Problem to solve: Below are entries. Copy exactly the lines running from the line that holds "Reconstruct the object" to the line that holds "Y_DOOR = Y_DOOR_BACK - DOOR_DEPTH", with both ends included.

— Begin Extracted information —

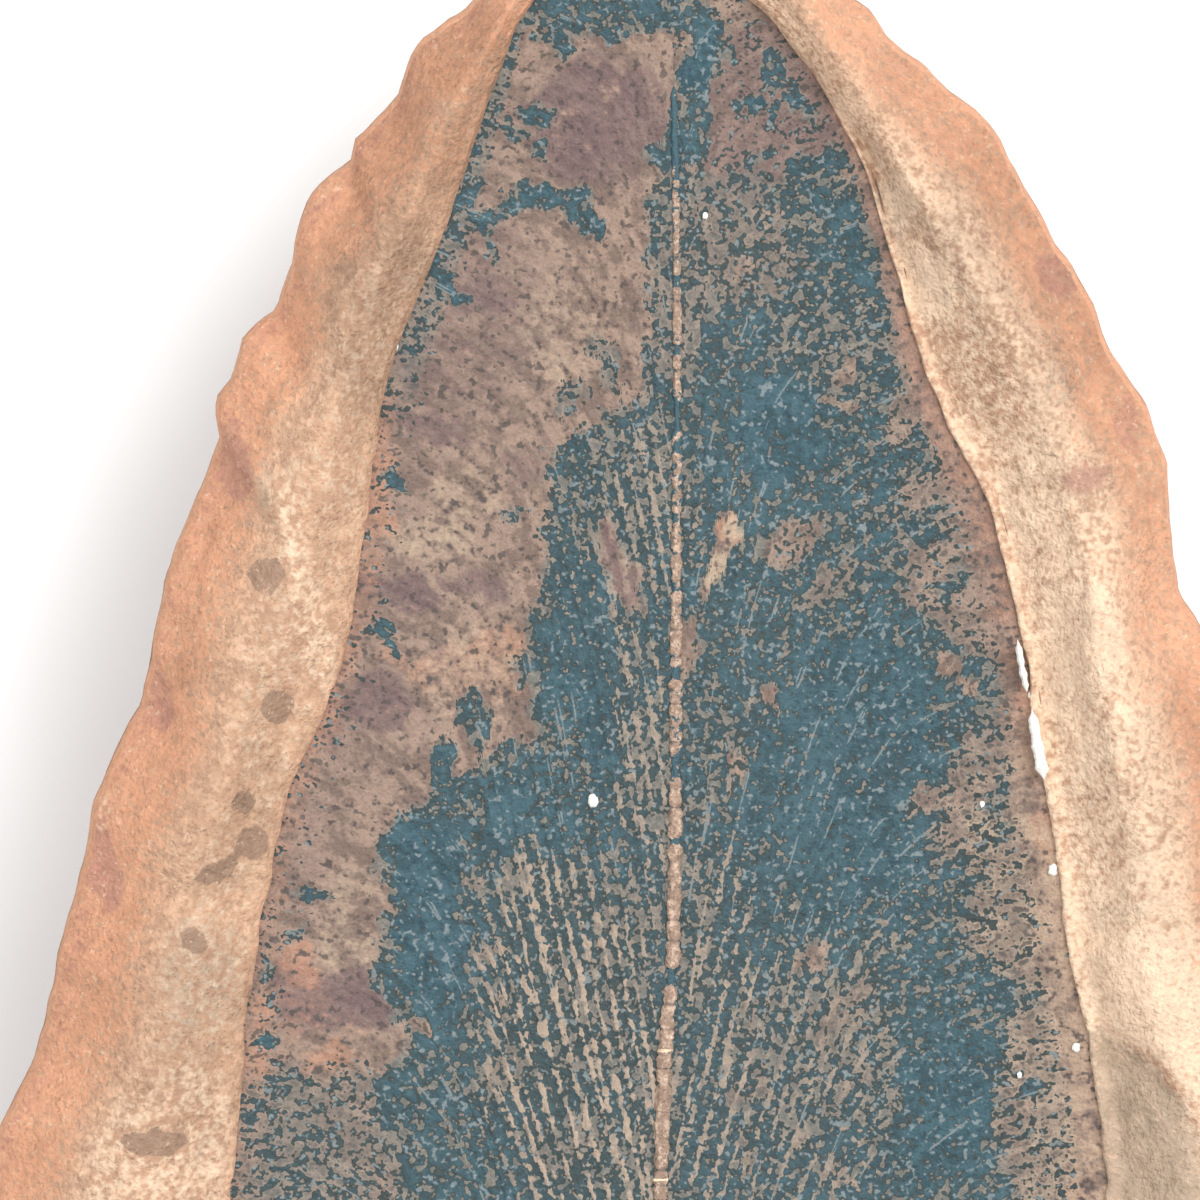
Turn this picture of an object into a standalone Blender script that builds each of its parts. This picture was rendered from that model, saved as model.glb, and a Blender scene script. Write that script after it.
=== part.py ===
"""Fossil fern plate: one half of a split ironstone nodule with a single fern leaflet on its face.

The stone lies on its rounded back, on a flat patch at z = 0, with the split face up.
+X is to the right of the leaf, +Y runs up the leaf to its tip and +Z out of the face.
The origin is under the middle of the stone. All drawn sizes are millimetres, turned to metres at the end.
"""

import math

import bmesh
import bpy
import numpy as np
from mathutils import Vector, noise

MM = 0.001

# Heights above the table, in mm.
LEAF_MARGIN_Z = 13.4  # the leaf's upper side at its margin
LEAF_THICKNESS = 0.5
BED_CLEARANCE = 0.35  # gap under the leaf
BED_SIDE_GAP = 0.3  # gap round the leaf
DISH_DEPTH = 0.9  # how far the blade sinks between margin and midrib
MIDRIB_RISE = 0.35
MIDRIB_HALF_WIDTH = 0.5
MIDRIB_SWELL = (-28.0, -25.0)  # it rises out of the leaf's foot between these places
MIDRIB_FADE = (26.0, 36.0)  # and sinks into the blade between these
VEIN_RISE = 0.16

# The split face outside the leaf. A share runs from the leaf (0) to the broken edge of the stone (1).
RIM_STEP = 0.4  # the rock stands this much above the leaf's margin
CREST_RISE = 1.3
CREST_SHARE = 0.42
EDGE_DROP = 2.2  # fall of the face from the crest to the broken edge
FULL_RIM = 6.0  # a narrower rim has a lower crest
CHIP_DEPTH = 1.3  # how far the edge dips for each mm that a chip bites into the outline
RIM_LUMP = 0.3
RIM_LUMP_SIZE = 4.5

# A fresh shelf beside the right margin of the leaf: (y, share where it ends at a scarp), down the rim.
SHELF_DROP = 0.5
SHELF_END = (
    (-16.0, 0.0), (-12.0, 0.2), (-8.0, 0.44), (-2.0, 0.52), (1.0, 0.44), (3.4, 0.12), (5.6, 0.1),
    (6.4, 0.3), (13.0, 0.36), (20.0, 0.42), (27.0, 0.44), (31.0, 0.25), (33.0, 0.0),
)

# The back, which bulges down from the broken edge to a flat patch.
GIRTH_BULGE = 0.35
GIRTH_DROP = 1.5
FLAT_SHARE = 0.34  # size of the flat patch, as a share of the outline
BACK_POWER = 2.2
LUMP_HEIGHT = 0.8
LUMP_SIZE = 9.0
RIND_STEP = 0.45  # where the outer rind has come off
RIND_PATCH_SIZE = 13.0
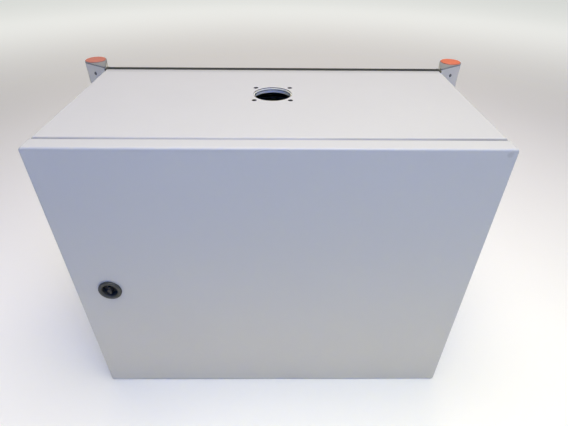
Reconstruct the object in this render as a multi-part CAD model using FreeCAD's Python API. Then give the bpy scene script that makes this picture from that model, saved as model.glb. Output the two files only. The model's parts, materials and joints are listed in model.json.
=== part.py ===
"""Wall or stand mounted sheet-steel breaker panel box with a hinged door, carried on a rear post frame.

Millimetres. +X is to the right seen from the front, +Y points at the wall, +Z is up.
The origin is the centre of the four wall bolts, on the wall plane behind the carrier frame.
Every physical piece is its own solid, and parts/NODE.step holds one node.
"""

import FreeCAD
import Part
import math
import os

V = FreeCAD.Vector
X_AXIS = V(1, 0, 0)
Y_AXIS = V(0, 1, 0)
Z_AXIS = V(0, 0, 1)

# ---------------------------------------------------------------- enclosure sizes
WIDTH = 500.0
HEIGHT = 400.0
BODY_DEPTH = 229.0
SHEET = 1.5
DOOR_DEPTH = 20.0
DOOR_GAP = 3.0
FRAME_DEPTH = 53.0
CORNER = 4.0
BODY_BEND = 3.0
DOOR_BEND = 2.4
BODY_INSET = 1.0

HALF_W = WIDTH / 2
BODY_HALF_W = HALF_W - BODY_INSET
HALF_H = HEIGHT / 2
Y_REAR = -FRAME_DEPTH
Y_BODY = Y_REAR - BODY_DEPTH
Y_DOOR_BACK = Y_BODY - DOOR_GAP
Y_DOOR = Y_DOOR_BACK - DOOR_DEPTH

# Rain lip round the door opening, measured inwards from the outside of the body.
LIP_INSET = 24.5
HINGE_LIP_INSET = 36.0
LIP_HEIGHT = 14.0
LIP_LEFT = -HALF_W + LIP_INSET
LIP_RIGHT = HALF_W - HINGE_LIP_INSET
LIP_TOP = HALF_H - LIP_INSET
GASKET_WIDTH = 9.0
GASKET_CLEAR = 0.05

# Cable entry in the roof: a round opening with four flange screws around it.
ENTRY_Y = Y_DOOR + 153.0
ENTRY_R = 24.4
ENTRY_PITCH = 45.0
ENTRY_SCREW_R = 3.2
RING_OUTER_R = 40.0
RING_INNER_R = 23.6
RING_THICK = 5.0
RING_THREAD_R = 2.5

# Gland plate opening in the floor.
GLAND_Y = Y_REAR - 105.0
GLAND_OPEN = (260.0, 90.0)
GLAND_PLATE = (300.0, 130.0)
GLAND_SCREW_PITCH = (136.0, 55.0)
GLAND_GASKET = 3.0
GLAND_THICK = 2.0

# ---------------------------------------------------------------- door hardware
HINGE_X = HALF_W - 7.0
HINGE_Y = Y_DOOR + 5.6
HINGE_Z = (-130.0, 130.0)
PIN_R = 2.0
PIN_RUNNING = 0.05
PIN_SEAT = 0.02
BARREL_R = 3.8
ARM_HALF = 12.0
KNUCKLE_GAP = 0.4
KNUCKLE_TALL = 12.0

LOCK_X = -205.5
LOCK_HEAD_R = 14.5
LOCK_HEAD_TALL = 3.2
LOCK_BODY_R = 11.0
LOCK_CUP_R = 9.6
LOCK_SHAFT_R = 5.0
CAM_LONG = 32.0
CAM_THICK = 3.0

# ---------------------------------------------------------------- rear carrier frame
POST_TOP = HALF_H + 4.0
POST_BOTTOM = -HALF_H
POST_NOSE_R = 15.8
POST_OUT = 25.5
POST_WALL = 2.5
POST_APEX = (HALF_W - 1.2, Y_REAR + 0.6)
POST_FLAT_X = HALF_W + 0.4
POST_SCREW_ALONG = 27.0
POST_SCREW_Z = HALF_H - 11.0
POST_SCREW_R = 1.5
POST_HEAD_R = 2.5
TONGUE_THICK = 3.0
TONGUE_ROOT = 4.0
TONGUE_END = 2.9
TONGUE_SLOT_X = HALF_W + 9.0
TONGUE_HALF = 7.0
SOCKET_R = 12.5
PLUG_FLANGE_R = 14.8
PLUG_FLANGE = 1.2
END_PLATE = 2.0
RAIL_DEPTH = 12.0
RAIL_TALL = 28.0
RAIL_SHEET = 3.0
RAIL_END = HALF_W - 4.0
WALL_PITCH_X = 360.0
WALL_PITCH_Z = 300.0
WALL_HOLE_R = 4.25
BRACKET_W = 30.0
BRACKET_THICK = 4.0
FRAME_BOLT_X = 205.0

# ---------------------------------------------------------------- inside
PLATE_W = 410.0
PLATE_H = 330.0
PLATE_THICK = 2.5
PLATE_STANDOFF = 12.0
Y_PLATE = Y_REAR - SHEET - PLATE_STANDOFF - PLATE_THICK
PLATE_STUD = (190.0, 150.0)
STUD_R = 4.0
SMALL_SCREW_R = 2.5

# Top-hat rails, one row of devices above and one row of terminals below.
DIN_DEEP = 7.5
DIN_LONG = 330.0
Y_DIN = Y_PLATE - DIN_DEEP
ROW_UPPER = 72.5
ROW_LOWER = -72.5

# Slotted wiring ducts.
DUCT_W = 30.0
DUCT_DEEP = 58.0
DUCT_WALL = 1.6
LID_THICK = 2.0
SLOT_PITCH = 12.5
SLOT_W = 4.4

# Modular devices: 17.5 mm modules, 45 mm raised front, 12 modules in the row.
MODULE = 17.5
MODULE_GAP = 0.2
ROW_MODULES = 12
DEVICE_HALF = 45.0
DEVICE_NOSE = 22.5
DEVICE_SHOULDER = 44.0
DEVICE_FRONT = 62.0
SWITCH_POLES = 3
RCD_MODULE = 3
RCD_POLES = 4
BREAKER_MODULE = 7
BREAKERS = 5
SWITCH_LEVER_W = 30.0
RCD_LEVER_W = 22.0
BREAKER_LEVER_W = 8.0
HUB_Y = Y_DIN - DEVICE_FRONT + 3.0
TOGGLE_HUB_R = 6.0
TOGGLE_ANGLE = 38.0
TOGGLE_REACH = 15.5
TRUNNION_R = 1.5
TRUNNION_TALL = 2.0
BUTTON_R = 3.0
BUTTON_PROUD = 1.8
BUTTON_TALL = 4.0
COVER_POST = (158.0, 50.0)

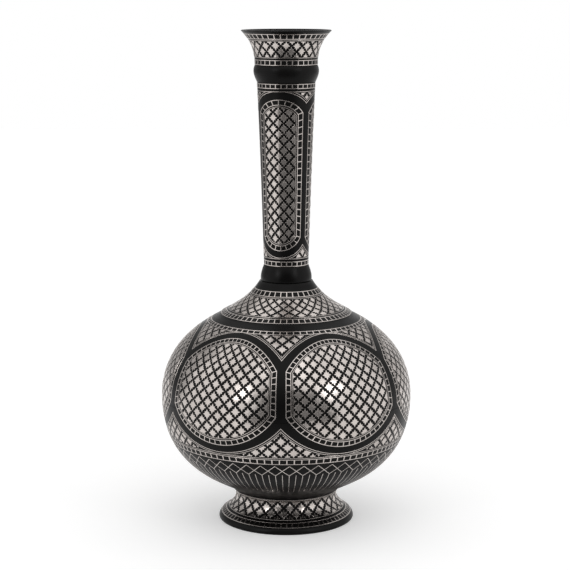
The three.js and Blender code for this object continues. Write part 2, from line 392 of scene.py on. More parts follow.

— End Extracted information —

The answer:
Reconstruct the object in this render as a multi-part CAD model using FreeCAD's Python API. Then give the bpy scene script that makes this picture from that model, saved as model.glb. Output the two files only. The model's parts, materials and joints are listed in model.json.
=== part.py ===
"""Wall or stand mounted sheet-steel breaker panel box with a hinged door, carried on a rear post frame.

Millimetres. +X is to the right seen from the front, +Y points at the wall, +Z is up.
The origin is the centre of the four wall bolts, on the wall plane behind the carrier frame.
Every physical piece is its own solid, and parts/NODE.step holds one node.
"""

import FreeCAD
import Part
import math
import os

V = FreeCAD.Vector
X_AXIS = V(1, 0, 0)
Y_AXIS = V(0, 1, 0)
Z_AXIS = V(0, 0, 1)

# ---------------------------------------------------------------- enclosure sizes
WIDTH = 500.0
HEIGHT = 400.0
BODY_DEPTH = 229.0
SHEET = 1.5
DOOR_DEPTH = 20.0
DOOR_GAP = 3.0
FRAME_DEPTH = 53.0
CORNER = 4.0
BODY_BEND = 3.0
DOOR_BEND = 2.4
BODY_INSET = 1.0

HALF_W = WIDTH / 2
BODY_HALF_W = HALF_W - BODY_INSET
HALF_H = HEIGHT / 2
Y_REAR = -FRAME_DEPTH
Y_BODY = Y_REAR - BODY_DEPTH
Y_DOOR_BACK = Y_BODY - DOOR_GAP
Y_DOOR = Y_DOOR_BACK - DOOR_DEPTH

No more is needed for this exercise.